A Lotus Cortina was the thing to have in 1963, and indeed the Lotus Cortina was about to show the door to the villains’ previous getaway car-of-choice, the Jaguar Mk II saloon, on track at least. BMK 723A was Bruce Reynolds’s recce machine, and he used it to check out the robbery location and the farm where the gang hid out.

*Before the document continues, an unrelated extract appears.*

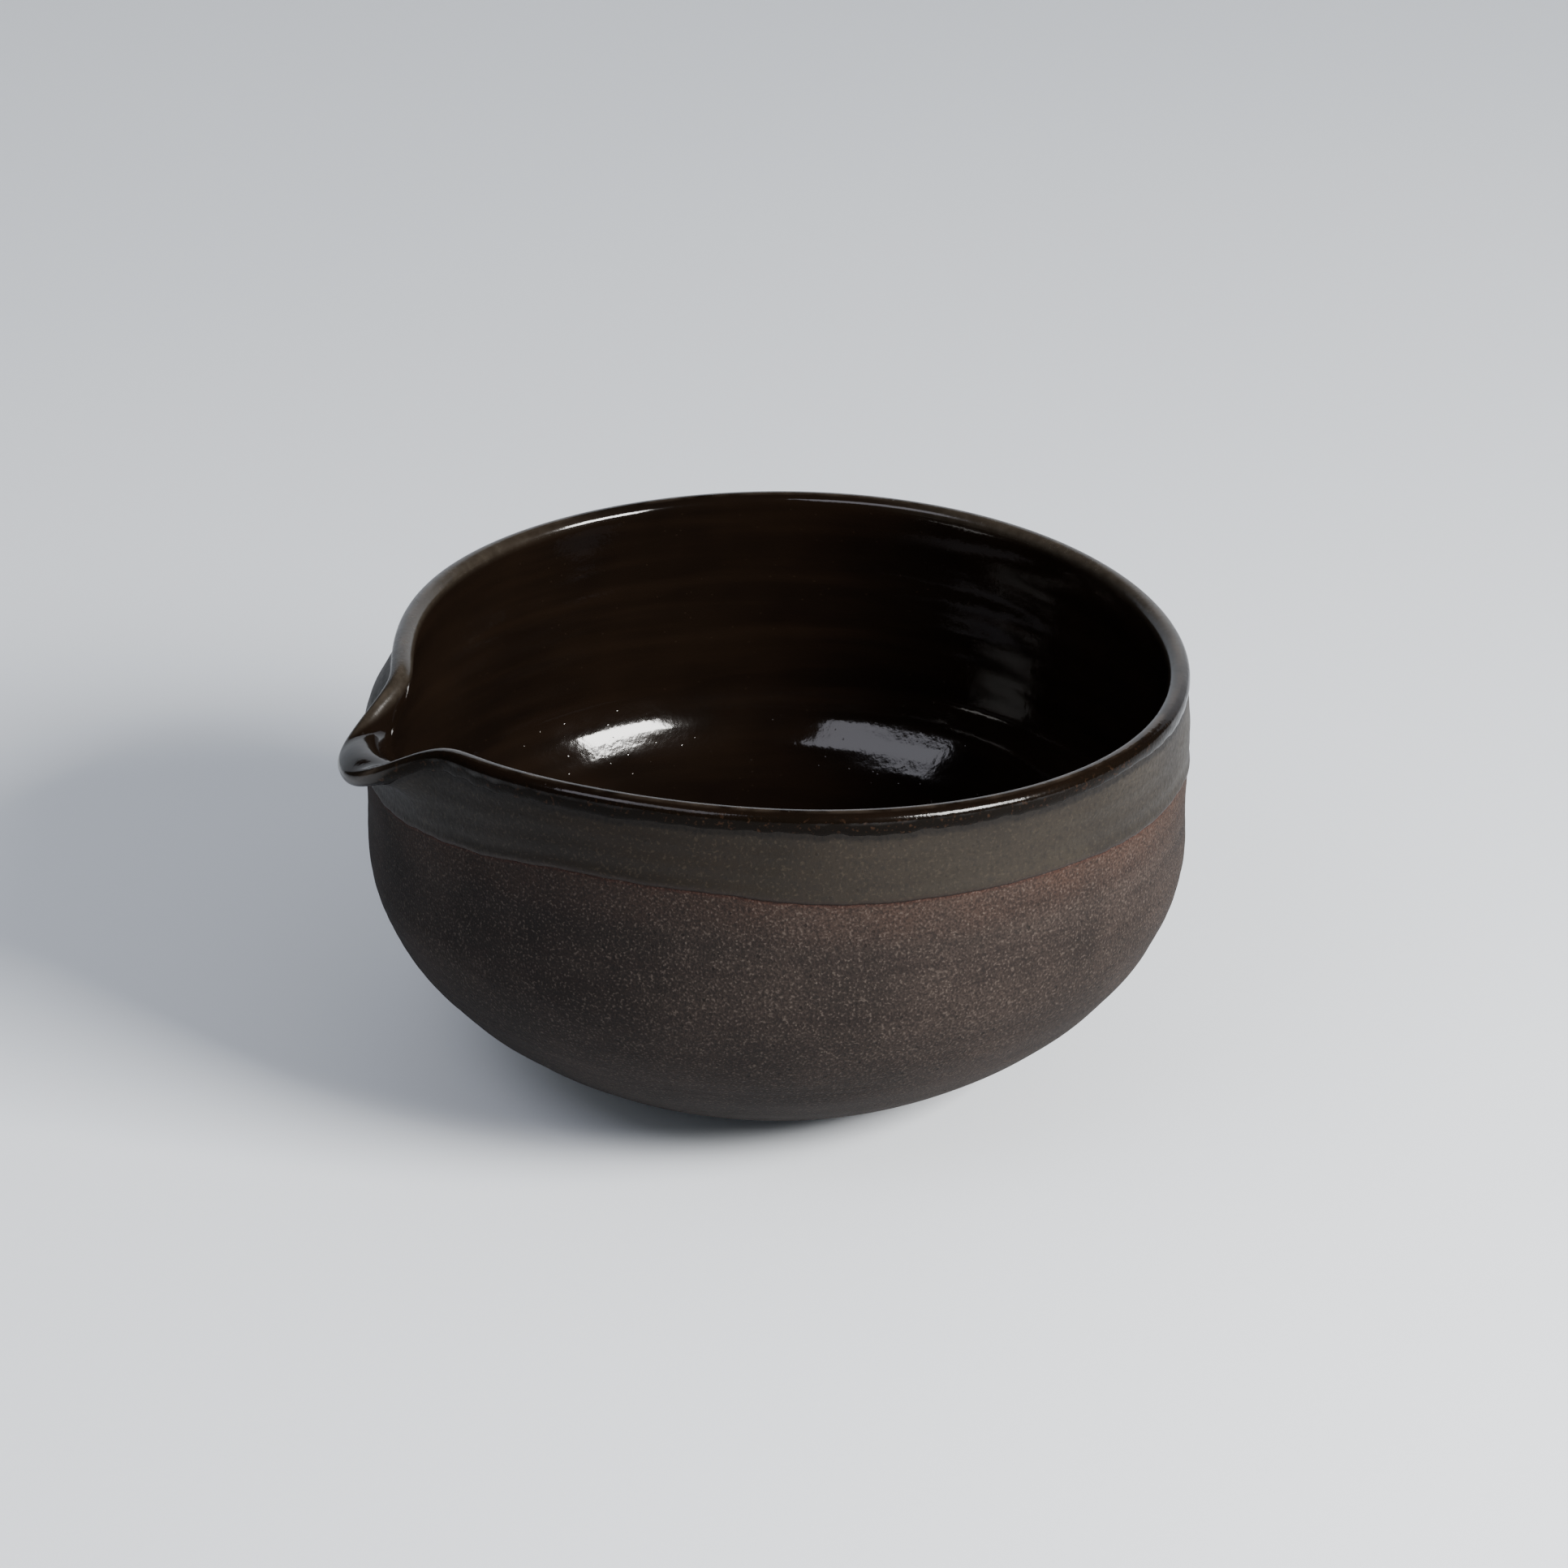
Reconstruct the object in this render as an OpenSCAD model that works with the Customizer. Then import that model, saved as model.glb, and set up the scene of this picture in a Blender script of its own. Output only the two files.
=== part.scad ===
// Hand-thrown pouring bowl (katakuchi) with a spout pulled from the rim.
// Origin: centre of the foot ring's resting plane. +Z is up and the spout pours towards -X.
// The belly and the foot are turned shapes. The rim and its spout are not round, so they are
// swept: every direction round the bowl has its own bent centre line for the wall.

/* [Bowl] */
// Outer diameter of the upright clay wall
wall_d = 129.8; // [120:0.2:140]
// Mean height of the rim above the surface the bowl stands on
rim_h = 70; // [66:1:76]
// Thickness of the thrown wall
wall_t = 2.8; // [2.2:0.1:3.2]
// Height where the upright wall starts to turn in to the belly
shoulder_h = 38; // [36:1:41]
// Roundness of the belly: 2 is an ellipse, more is squarer
belly_power = 1.86; // [1.7:0.02:2.2]
// Thickness of the floor inside the foot ring
floor_t = 4.4; // [3.6:0.2:6]

/* [Foot] */
// Outer diameter of the foot ring where it meets the belly
foot_d = 51; // [44:1:54]
// Width of the ring at the belly
foot_w = 7; // [5:0.5:9]
// Height of the ring, which is the depth of the recess inside it
foot_h = 1.6; // [1:0.2:2.4]

/* [Rim] */
// How far the rim leans in from the wall
rim_lean = 0.65; // [0:0.05:1.2]
// Slope of the rim, as the height that its high side gains
rim_tilt = 0.7; // [0:0.1:1.5]
// Warp of the rim, with two high and two low sides
rim_warp = 1; // [0:0.1:1.5]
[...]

The mail train robbery netted an unprecedented £2.6m in used bank notes, about £40m in today’s values, but Mr Reynolds never got to drive his Lotus Cortina again. He realised that forensics were advancing to the point where his tyre tracks could be matched up, so he took the car to the Ford Performance Centre to have new tyres fitted but the work was never done, and the car was never collected because Reynolds had to go on the run. Everyone that mattered was captured sooner or later, though Ronnie Biggs led police a lengthy dance. Reynolds, AKA Napoleon, fled to Mexico but was arrested after returning to Torquay in 1968 and given 25 years, of which he served 10. His assets were confiscated and the Lotus Cortina was impounded until 1980 when all his personal effects were sold off. It was bought at auction on behalf of Colin Chapman for the Lotus Cars collection, where it remained for nearly two decades.